Table 19 shows values corresponding to Conditional Expressions (1) to (6) of the wide-angle lenses of Examples 1 to 5. It should be noted that, in the above-mentioned examples, the d line is set as the reference wavelength, and the values shown in the following Table 19 are values at the reference wavelength.

TABLE 19
EXPRESSION	CONDITIONAL	EXAMPLE	EXAMPLE	EXAMPLE	EXAMPLE	EXAMPLE
NUMBER	EXPRESSION	1	2	3	4	5

(1)	xf/L1	0.209	0.238	0.238	0.210	0.447
(2)	xr/L1	0.368	0.402	0.403	0.403	0.589
(3)	d/|f|	4.042	4.042	4.042	4.233	3.155
(4)	b/a	7.57	6.94	6.90	7.53	6.43
(5)	f1/|f|	1.315	1.331	1.348	1.316	1.410
(6)	νd	56.04	56.04	56.04	55.15	64.20

As can be seen from the above-mentioned data, all the wide-angle lenses of Examples 1 to 5 satisfy Conditional Expressions (1) to (6), and are wide-angle lenses each of which has a total angle of view (a total angle of view at the wide-angle end in the case where the wide-angle lens has a zooming function) of 130° or more and in which various aberrations are satisfactorily corrected with a wide angle.

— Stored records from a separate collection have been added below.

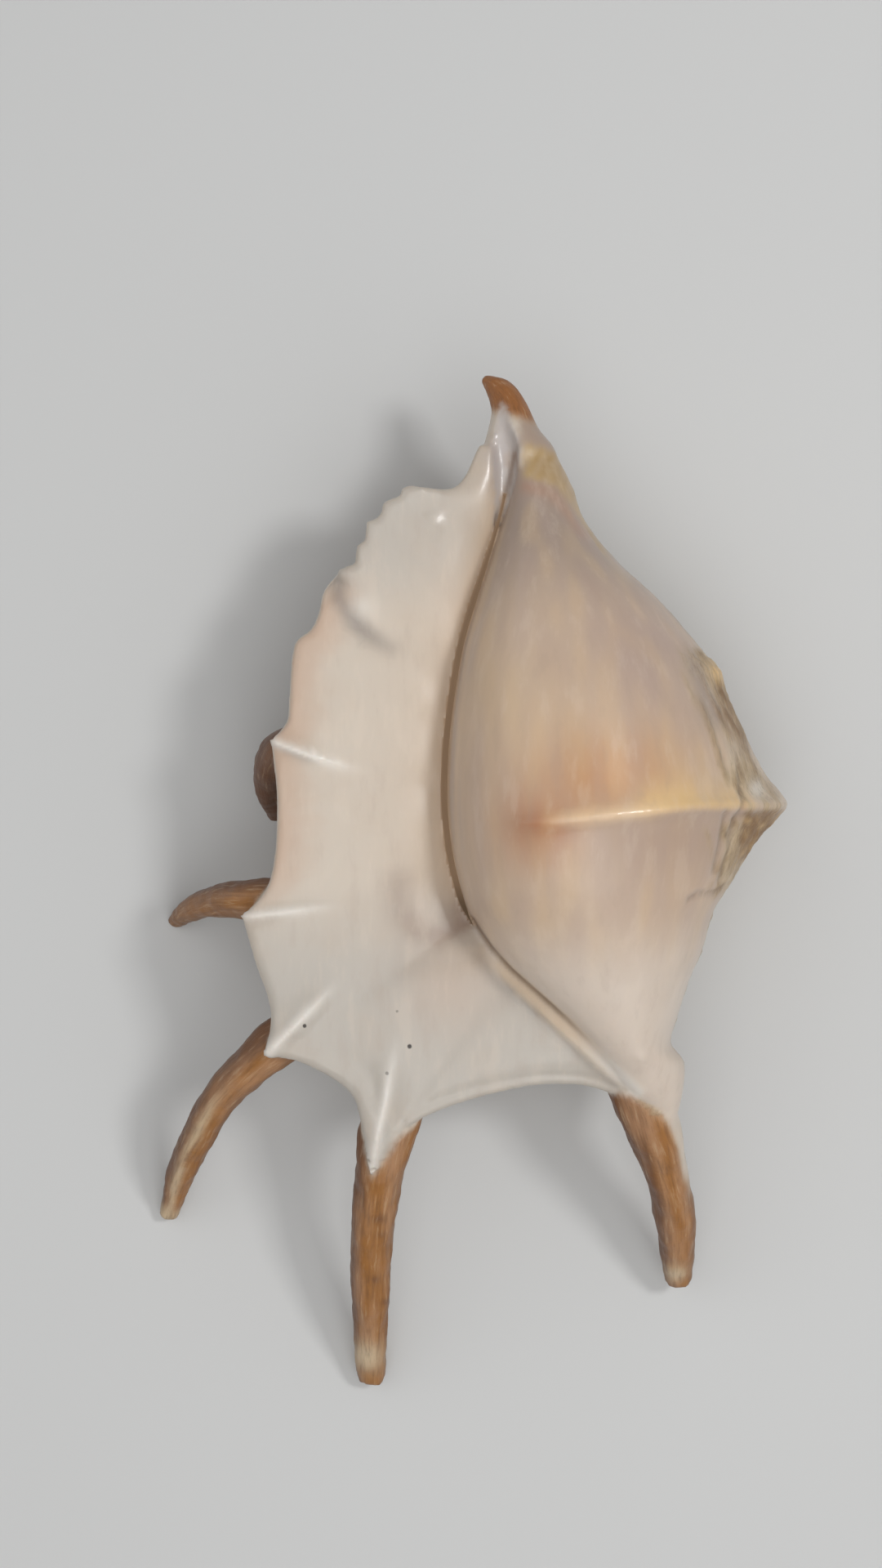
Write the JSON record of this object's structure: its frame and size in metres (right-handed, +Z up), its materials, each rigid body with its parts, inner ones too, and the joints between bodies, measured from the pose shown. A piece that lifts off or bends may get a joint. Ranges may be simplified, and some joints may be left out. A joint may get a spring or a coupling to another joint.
{
  "type": "spider conch shell",
  "caption": "Empty sea shell lying aperture up: a domed body whorl with a low spire, a broad flared outer lip, long curved digits on its margin, a bent siphonal canal and a narrow aperture.",
  "frame": {"origin": "centre of the bounding box at the level of the surface the shell lies on", "axes": "+Z up, out of the aperture side; +Y towards the siphonal canal; -X towards the flared outer lip"},
  "size_m": [0.111, 0.1776, 0.0547],
  "materials": {
    "shell": "glossy porcelain-like enamel on the lip and callus, rougher tan and brown on the digits and the back"
  },
  "bodies": {
    "root": {"shell": "shell"}
  },
  "joints": []
}
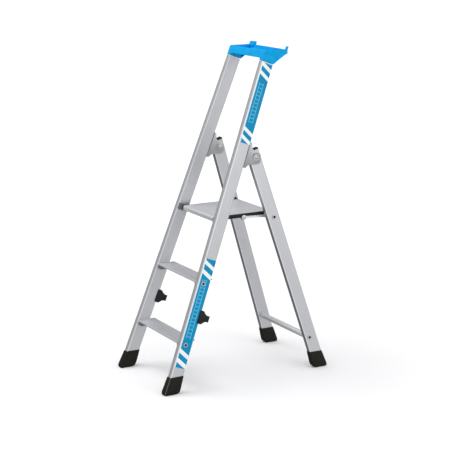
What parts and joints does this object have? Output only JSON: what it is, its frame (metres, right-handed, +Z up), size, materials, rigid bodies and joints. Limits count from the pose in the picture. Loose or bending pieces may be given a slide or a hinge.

Next, a projection display device according to an embodiment of the present invention will be described. FIG. 17 is a schematic configuration diagram of the projection display device according to the embodiment of the present invention. The projection display device 100 shown in FIG. 17 has a wide-angle lens 10 according to the embodiment of the present invention, a light source 15, transmissive display elements 11a to 11c as light valves corresponding to respective color light beams, dichroic mirrors 12 and 13 for color separation, a cross dichroic prism 14 for color synthesis, condenser lenses 16a to 16c, and total reflection mirrors 18a to 18c for deflecting the optical path. In FIG. 17, the wide-angle lens 10 is schematically illustrated. Further, an integrator is disposed between the light source 15 and the dichroic mirror 12, but illustration thereof is omitted in FIG. 17.

White light originating from the light source 15 is separated into rays with three colors (G light, B light, R light) through the dichroic mirrors 12 and 13. Thereafter, the rays respectively pass through the condenser lenses 16a to 16c, are incident into and modulated through the transmissive display elements 11a to 11c respectively corresponding to the rays with the respective colors, are subjected to color synthesis through the cross dichroic prism 14, and are subsequently incident into the wide-angle lens 10. The wide-angle lens 10 projects an optical image, which is formed by the light modulated through the transmissive display elements 11a to 11c, onto a screen 105.

FIG. 18 is a schematic configuration diagram of a projection display device according to another embodiment of the present invention. The projection display device 200 shown in FIG. 18 has a wide-angle lens 210 according to the embodiment of the present invention, a light source 215, DMD elements 21a to 21c as light valves corresponding to respective color light beams, total internal reflection (TIR) prisms 24a to 24c for color separation and color synthesis, and a polarization separating prism 25 that separates illumination light and projection light. In FIG. 18, the wide-angle lens 210 is schematically illustrated. Further, an integrator is disposed between the light source 215 and the polarization separating prism 25, but illustration thereof is omitted in FIG. 18.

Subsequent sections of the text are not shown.